Result: A Comparative Analysis of Python Text Matching Libraries: A Multilingual Evaluation of Capabilities, Performance and Resource Utilization
Further Information
Python text-matching libraries have become essential tools in data cleaning and natural language processing; however, researchers have not thoroughly examined their performance, accuracy, and resource efficiency across multilingual scenarios. This study evaluates five major libraries—FuzzyWuzzy, RapidFuzz, Difflib, Levenshtein, and Jellyfish—using a dataset of 50,000 test cases in English, Spanish, French, German, and Italian. We introduce controlled variations in text complexity, error types, and string lengths to measure processing speed, matching accuracy, and resource consumption. The experimental results reveal significant performance differences among the libraries. RapidFuzz processes text 40% faster than others while maintaining efficient memory usage. However, its performance varies depending on language and error type. Levenshtein achieves higher accuracy when handling non-Latin characters, while FuzzyWuzzy consistently performs well across different text lengths. Difflib, despite its built-in availability, runs slower and consumes more resources. Jellyfish specializes in phonetic matching but struggles with long text inputs.

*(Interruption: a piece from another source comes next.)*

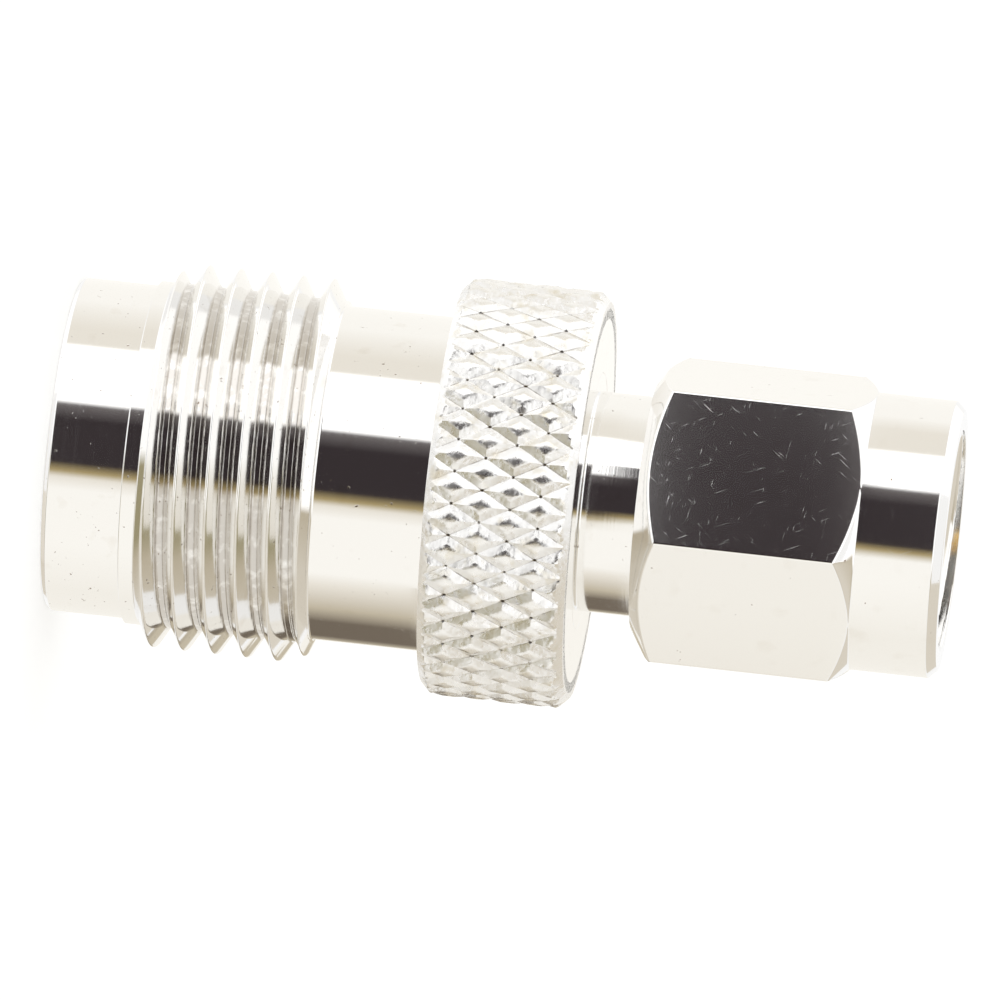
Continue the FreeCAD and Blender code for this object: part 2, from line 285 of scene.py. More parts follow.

Memory usage fluctuates between 20 and 200 Megabytes for identical workloads, revealing substantial efficiency differences. These findings enable developers to select the most suitable library based on their specific needs and computational constraints. Our study introduces a standardized evaluation framework and a multilingual benchmarking dataset, enabling researchers to compare text-matching methods more effectively. By identifying key performance trade-offs, we provide a practical guide for optimizing text-matching efficiency in real-world applications. This research contributes to the broader field of natural language processing by offering data-driven insights and a structured methodology for evaluating text similarity techniques.